## BEGIN

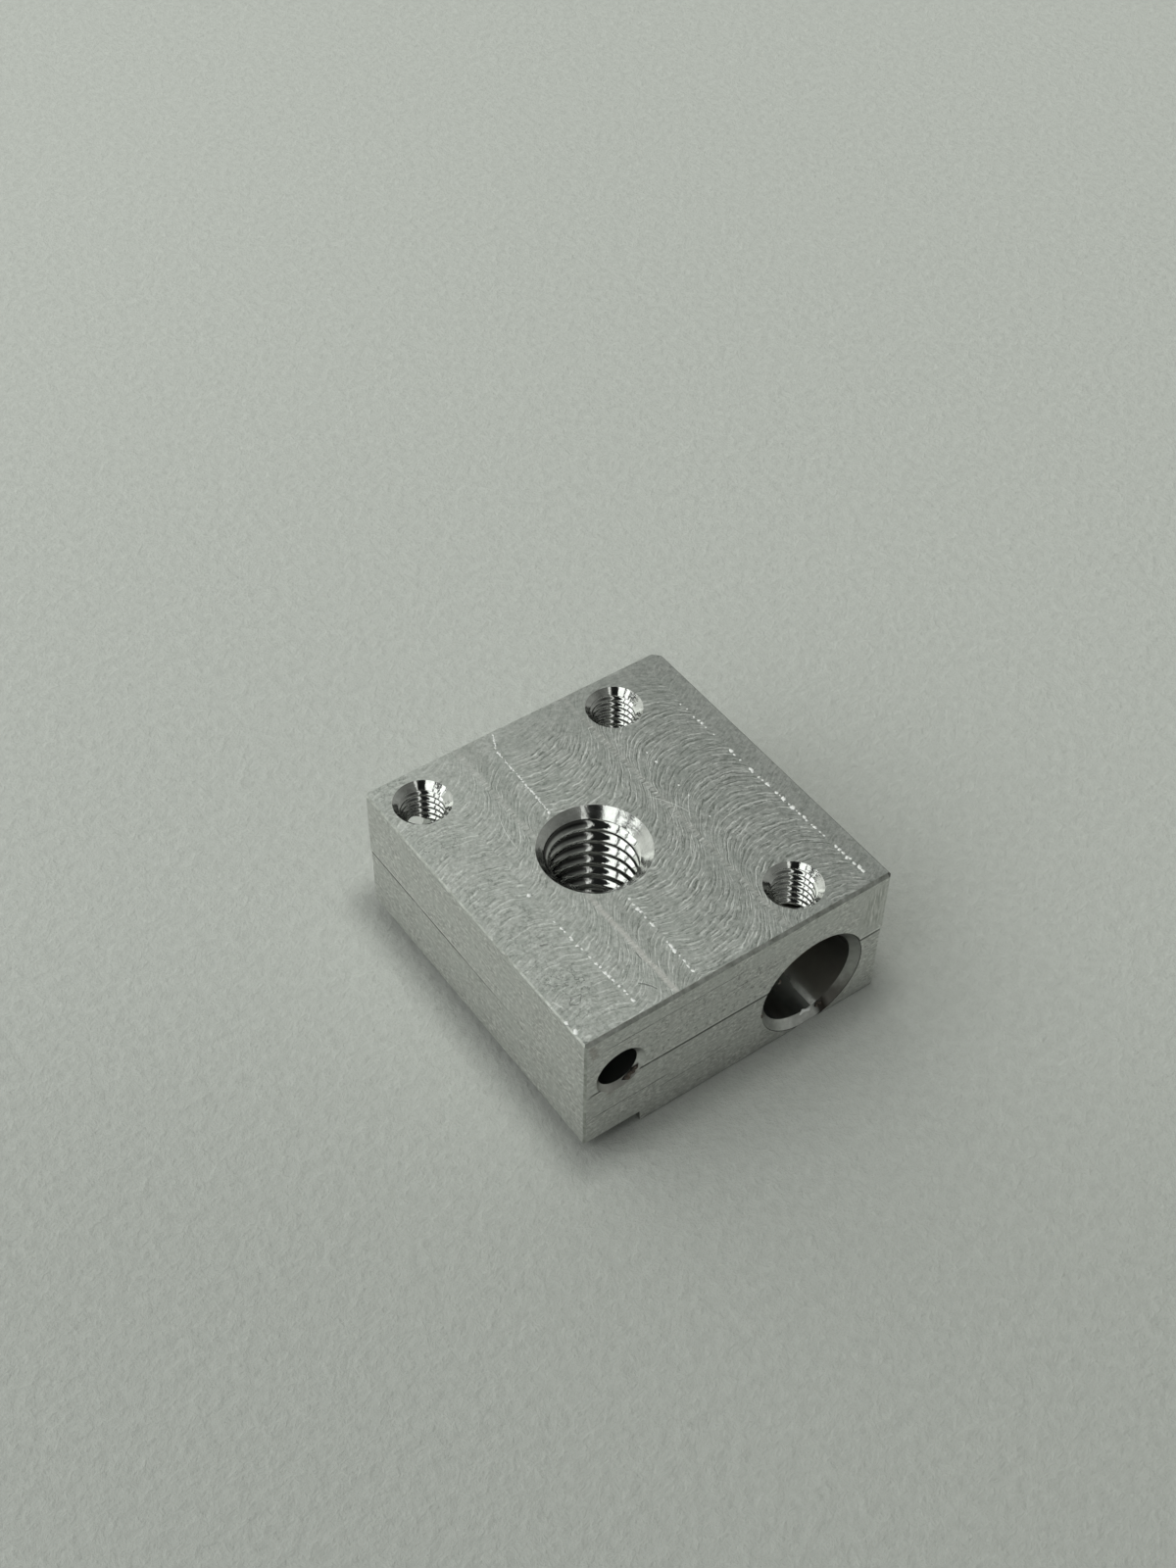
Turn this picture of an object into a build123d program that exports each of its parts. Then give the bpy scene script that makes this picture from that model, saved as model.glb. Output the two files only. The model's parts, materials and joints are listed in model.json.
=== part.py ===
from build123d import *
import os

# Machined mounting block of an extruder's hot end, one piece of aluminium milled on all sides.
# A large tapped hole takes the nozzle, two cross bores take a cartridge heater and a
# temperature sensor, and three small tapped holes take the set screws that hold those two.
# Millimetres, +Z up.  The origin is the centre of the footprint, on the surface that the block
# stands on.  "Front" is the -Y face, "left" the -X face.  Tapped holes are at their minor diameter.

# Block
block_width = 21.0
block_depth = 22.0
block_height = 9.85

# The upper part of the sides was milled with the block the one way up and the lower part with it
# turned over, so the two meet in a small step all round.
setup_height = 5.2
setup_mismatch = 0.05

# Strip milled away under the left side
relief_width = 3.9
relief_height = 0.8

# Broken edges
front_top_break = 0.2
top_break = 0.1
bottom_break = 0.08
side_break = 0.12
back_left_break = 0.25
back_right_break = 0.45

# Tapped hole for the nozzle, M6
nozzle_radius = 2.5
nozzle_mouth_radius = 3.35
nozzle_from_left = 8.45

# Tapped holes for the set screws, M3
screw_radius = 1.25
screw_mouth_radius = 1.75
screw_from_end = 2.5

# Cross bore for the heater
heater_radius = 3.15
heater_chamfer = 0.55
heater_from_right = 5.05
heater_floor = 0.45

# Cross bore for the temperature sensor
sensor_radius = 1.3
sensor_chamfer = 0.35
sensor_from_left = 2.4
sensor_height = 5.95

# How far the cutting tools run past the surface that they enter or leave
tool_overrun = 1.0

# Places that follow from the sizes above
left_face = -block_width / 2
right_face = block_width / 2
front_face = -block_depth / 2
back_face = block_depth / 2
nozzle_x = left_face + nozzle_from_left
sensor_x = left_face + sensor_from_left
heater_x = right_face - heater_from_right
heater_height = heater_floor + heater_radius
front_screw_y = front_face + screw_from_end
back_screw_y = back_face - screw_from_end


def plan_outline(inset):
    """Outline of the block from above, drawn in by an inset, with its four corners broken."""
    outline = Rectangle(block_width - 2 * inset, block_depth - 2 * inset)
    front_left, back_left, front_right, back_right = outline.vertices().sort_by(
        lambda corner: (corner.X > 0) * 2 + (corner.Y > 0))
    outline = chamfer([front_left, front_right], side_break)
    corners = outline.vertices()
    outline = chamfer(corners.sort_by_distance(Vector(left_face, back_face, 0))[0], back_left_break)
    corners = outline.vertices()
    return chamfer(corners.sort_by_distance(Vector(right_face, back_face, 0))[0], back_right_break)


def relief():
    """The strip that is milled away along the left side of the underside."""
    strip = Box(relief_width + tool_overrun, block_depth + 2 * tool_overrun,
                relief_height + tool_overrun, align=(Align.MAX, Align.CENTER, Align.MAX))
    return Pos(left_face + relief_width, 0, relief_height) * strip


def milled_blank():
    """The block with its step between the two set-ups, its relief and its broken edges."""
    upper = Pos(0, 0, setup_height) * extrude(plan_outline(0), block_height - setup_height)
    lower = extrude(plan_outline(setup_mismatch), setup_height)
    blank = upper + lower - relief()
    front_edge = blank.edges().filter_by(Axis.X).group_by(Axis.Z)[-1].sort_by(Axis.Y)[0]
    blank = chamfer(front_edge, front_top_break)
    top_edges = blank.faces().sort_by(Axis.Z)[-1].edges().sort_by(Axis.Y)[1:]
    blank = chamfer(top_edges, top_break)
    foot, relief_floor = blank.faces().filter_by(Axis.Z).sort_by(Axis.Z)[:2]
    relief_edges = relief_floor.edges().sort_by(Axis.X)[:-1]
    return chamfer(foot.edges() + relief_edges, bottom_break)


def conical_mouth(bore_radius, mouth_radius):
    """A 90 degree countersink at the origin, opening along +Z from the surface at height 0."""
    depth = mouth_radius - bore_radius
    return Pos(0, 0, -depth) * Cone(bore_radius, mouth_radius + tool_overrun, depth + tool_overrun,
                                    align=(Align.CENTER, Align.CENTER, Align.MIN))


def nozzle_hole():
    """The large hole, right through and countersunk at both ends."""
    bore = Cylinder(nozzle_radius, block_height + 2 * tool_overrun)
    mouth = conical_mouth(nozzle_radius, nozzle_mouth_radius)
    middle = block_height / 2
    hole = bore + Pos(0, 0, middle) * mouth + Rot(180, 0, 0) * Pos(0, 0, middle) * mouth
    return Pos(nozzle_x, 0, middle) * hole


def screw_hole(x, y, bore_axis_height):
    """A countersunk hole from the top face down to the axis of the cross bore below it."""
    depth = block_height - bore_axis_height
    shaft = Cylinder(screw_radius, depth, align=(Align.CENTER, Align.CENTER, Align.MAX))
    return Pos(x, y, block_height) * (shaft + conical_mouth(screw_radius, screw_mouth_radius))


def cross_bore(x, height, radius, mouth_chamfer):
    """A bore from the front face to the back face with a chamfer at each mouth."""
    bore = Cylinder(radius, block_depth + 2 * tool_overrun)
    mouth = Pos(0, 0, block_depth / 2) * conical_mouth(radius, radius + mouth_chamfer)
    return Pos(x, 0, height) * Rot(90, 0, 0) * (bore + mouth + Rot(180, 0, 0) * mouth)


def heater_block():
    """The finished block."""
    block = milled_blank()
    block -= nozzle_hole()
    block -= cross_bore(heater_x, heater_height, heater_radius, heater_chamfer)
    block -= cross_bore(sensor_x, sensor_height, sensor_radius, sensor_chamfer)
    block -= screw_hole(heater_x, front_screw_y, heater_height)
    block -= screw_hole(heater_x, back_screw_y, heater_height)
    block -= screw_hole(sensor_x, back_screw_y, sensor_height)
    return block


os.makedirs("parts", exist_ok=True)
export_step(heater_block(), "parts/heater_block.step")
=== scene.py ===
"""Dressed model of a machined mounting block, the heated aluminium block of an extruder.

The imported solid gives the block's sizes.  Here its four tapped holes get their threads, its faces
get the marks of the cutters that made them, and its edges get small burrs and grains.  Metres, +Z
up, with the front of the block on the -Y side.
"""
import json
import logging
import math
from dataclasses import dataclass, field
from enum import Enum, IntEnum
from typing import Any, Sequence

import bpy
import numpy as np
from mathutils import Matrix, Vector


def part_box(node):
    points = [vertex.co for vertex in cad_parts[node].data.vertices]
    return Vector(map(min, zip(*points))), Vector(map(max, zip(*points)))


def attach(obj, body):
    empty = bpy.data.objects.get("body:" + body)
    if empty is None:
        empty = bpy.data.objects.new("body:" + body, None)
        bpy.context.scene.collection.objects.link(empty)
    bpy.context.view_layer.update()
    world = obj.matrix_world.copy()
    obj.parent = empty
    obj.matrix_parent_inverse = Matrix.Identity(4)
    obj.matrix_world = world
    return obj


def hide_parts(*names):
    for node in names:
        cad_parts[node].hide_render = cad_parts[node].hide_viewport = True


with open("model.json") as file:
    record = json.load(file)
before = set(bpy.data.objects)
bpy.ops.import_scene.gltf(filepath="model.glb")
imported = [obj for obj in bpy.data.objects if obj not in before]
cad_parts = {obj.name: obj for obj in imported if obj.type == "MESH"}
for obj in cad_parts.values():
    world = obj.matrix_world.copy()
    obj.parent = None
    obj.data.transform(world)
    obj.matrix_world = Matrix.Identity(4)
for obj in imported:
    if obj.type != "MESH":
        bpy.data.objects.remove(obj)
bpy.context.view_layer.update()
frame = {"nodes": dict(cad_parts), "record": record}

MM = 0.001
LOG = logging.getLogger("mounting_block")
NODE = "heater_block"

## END

## PROMPT
Above is a listing; print exactly its lines from the one with "return Pos(x, 0, height)" through the one with "obj.parent = empty", and no other lines.

## FINISHED EXERCISE
    return Pos(x, 0, height) * Rot(90, 0, 0) * (bore + mouth + Rot(180, 0, 0) * mouth)


def heater_block():
    """The finished block."""
    block = milled_blank()
    block -= nozzle_hole()
    block -= cross_bore(heater_x, heater_height, heater_radius, heater_chamfer)
    block -= cross_bore(sensor_x, sensor_height, sensor_radius, sensor_chamfer)
    block -= screw_hole(heater_x, front_screw_y, heater_height)
    block -= screw_hole(heater_x, back_screw_y, heater_height)
    block -= screw_hole(sensor_x, back_screw_y, sensor_height)
    return block


os.makedirs("parts", exist_ok=True)
export_step(heater_block(), "parts/heater_block.step")
=== scene.py ===
"""Dressed model of a machined mounting block, the heated aluminium block of an extruder.

The imported solid gives the block's sizes.  Here its four tapped holes get their threads, its faces
get the marks of the cutters that made them, and its edges get small burrs and grains.  Metres, +Z
up, with the front of the block on the -Y side.
"""
import json
import logging
import math
from dataclasses import dataclass, field
from enum import Enum, IntEnum
from typing import Any, Sequence

import bpy
import numpy as np
from mathutils import Matrix, Vector


def part_box(node):
    points = [vertex.co for vertex in cad_parts[node].data.vertices]
    return Vector(map(min, zip(*points))), Vector(map(max, zip(*points)))


def attach(obj, body):
    empty = bpy.data.objects.get("body:" + body)
    if empty is None:
        empty = bpy.data.objects.new("body:" + body, None)
        bpy.context.scene.collection.objects.link(empty)
    bpy.context.view_layer.update()
    world = obj.matrix_world.copy()
    obj.parent = empty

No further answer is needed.